Our recent webinar, "Enterprise Yard Operations as a Strategy," featuring industry experts with deep CPG manufacturing experience, revealed the fundamental shifts that made the yard a priority:
- The Great Network Redesign: CPG manufacturers are abandoning the traditional model of cost efficiency over resilience because it could no longer withstand market shocks. This required redesigning entire networks, moving away from geographically concentrated production to diversify supply chains via near-shoring and reshoring initiatives. These changes place immense and sudden pressure on the yard, which must seamlessly handle higher volumes and new operational demands created by altered transportation lanes.
- The Shift in Inventory Strategy: To counter fragility and meet heightened e-commerce expectations for speed, manufacturers began adopting larger buffers of inventory. However, instead of placing this stock at the plant, many are shifting to large mixing centers or positioning inventory closer to customers. The yard's role as the staging area for these complex movements became far more critical, exposing inefficiencies when high volumes arrived without proper orchestration.
- The Digitalization Imperative: The rise of omnichannel environments and direct-to-consumer (D2C) demand forced companies to realize the yard’s impact on the last and middle mile. The need to invest in AI-powered logistics and real-time visibility for scenario planning, viewing the supply chain as a dynamic, connected network, highlighted the yard’s manual, paper-driven processes. Even where technology was adopted, the industry often focused on best-of-breed technology solutions (YMS) while neglecting best-of-breed services and a strategic, holistic view, creating a persistent gap where opportunity was missed.
2026 Trends: The Imperative for a Yard Operating System (YOS)
The roadmap for yard management in 2026 is defined by a flight from complexity and risk toward strategic partnership and data mastery.
Trend 1: The Shift to Strategic Outsourcing and True Partnerships
The debate is no longer about outsourcing vs. insourcing, but about transactional vs. strategic. The market is actively moving away from traditional spotting services that operate with a lack of accountability.
In 2026, we will see accelerated adoption of the Integrated Yard Logistics Provider model. Shippers will require partners like YMX Logistics to act as "True Partners". This means providers must blend cutting-edge technology with operational expertise under a model of shared Key Performance Indicators (KPIs) that tie directly to the shipper’s bottom line, such as On-Time In-Full (OTIF) performance. The emphasis shifts to centralization and standardization, ensuring all facilities follow the same, optimized blueprint to reduce operational friction.
Trend 2: Technology as an Integrator, Not a Standalone Tool
In 2026, technology will evolve from a site-level point solution (YMS) to an integrator that connects the yard to the broader optimization strategy.
- Closing the Gap: Technology must support the integration of the yard into the overall supply chain optimization.

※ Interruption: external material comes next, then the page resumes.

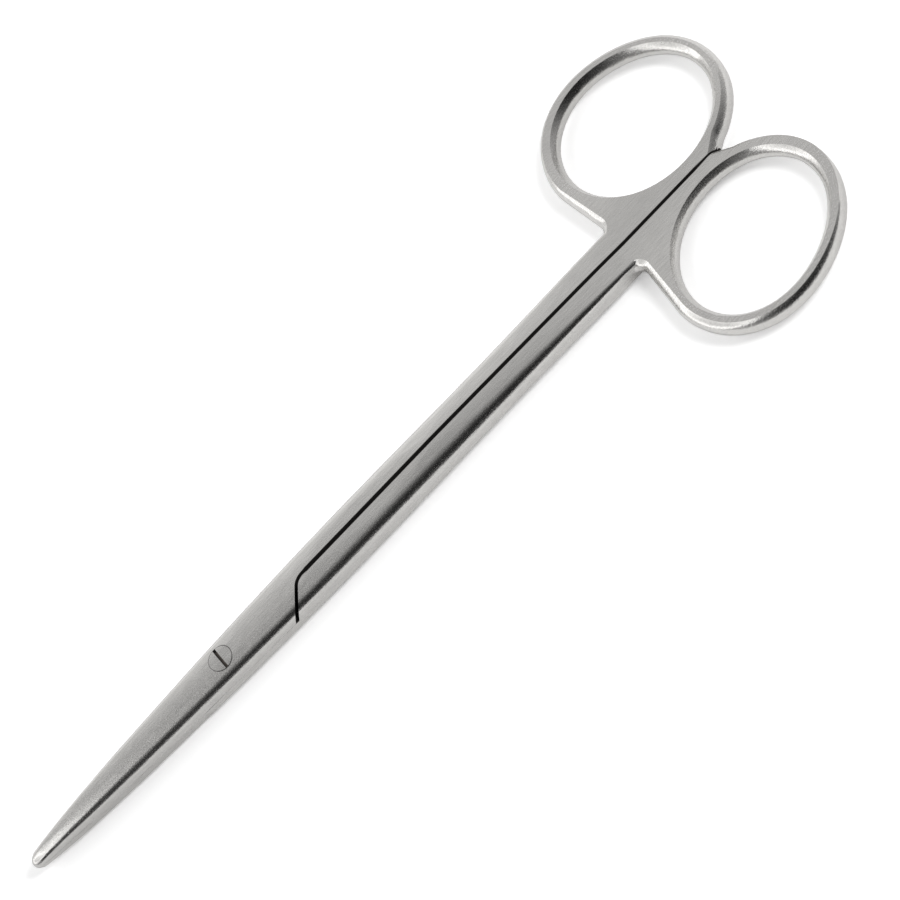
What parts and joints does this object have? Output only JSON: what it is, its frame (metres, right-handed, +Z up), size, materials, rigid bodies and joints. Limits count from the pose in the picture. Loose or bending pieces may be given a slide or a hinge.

This is where a holistic solution helps bridge the operational gap between labor, equipment, and technology that siloed systems miss.
- Automation Reality: While full yard automation remains a long-term goal, the biggest adoption hurdles today are not technology, but disruption fear and poor planning. Low-hanging fruit involves leveraging existing technology to automate manual tasks and provide real-time status updates.
Trend 3: Sustainability and the EV Transition
Sustainability will solidify its position as a major driver of yard investment. Yard operations offer significant, low-hanging fruit for environmental impact reduction.
- Measuring Impact: Shippers will demand granular data to track and report on emissions generated within the yard, moving beyond simple estimates. Tools that track idle time and optimize spotting sequences to reduce fuel consumption will be crucial.
- EV Adoption: The transition to Electric Vehicle (EV) yard trucks will accelerate, driven by both corporate sustainability goals (reducing Scope 3 emissions) and a need to future-proof operations against rising fuel costs and looming mandates. Integrated providers will need to manage the charging infrastructure and optimization required by EV fleets.
Trend 4: Safety and Talent Management
In an industry perpetually facing labor shortages, the yard must become a safe, efficient, and modern place to work.
- Enhanced Safety: Technology will be deployed to actively monitor and enforce safety protocols, reducing vehicle-pedestrian incidents and product damage.
- Elevating the Human Element: The new Yard Operating System (YOS) must provide intuitive interfaces, mobile apps, and clear, real-time communication to improve the driver and yard worker experience. This investment in talent and change management is recognized as one of the biggest hurdles to successful orchestration.
The Path to an Integrated Yard
The key takeaway for manufacturing executives is to stop seeing the yard as a cost center and start viewing it as a strategic node for resilience. Prioritization starts with a clear, holistic strategy that moves the company from manual chaos to engineered control.
To start, a company must:
- Measure the Impact: Tie yard metrics directly to transportation performance (e.g., measuring the yard’s impact on transportation costs and OTIF).
- Seek an Engineered Approach: Invest in a partner who brings both the technology and the best-in-class process model, offering an engineered approach with an upgrade from day one.
- Prioritize Change Management: For companies struggling with YMS adoption, the solution is rarely more technology; it is addressing the underlying issues around change management, process alignment, and talent buy-in.
By embracing this holistic strategy, manufacturing executives can finally elevate the yard, transforming the industry's perennial bottleneck into a source of sustained competitive advantage.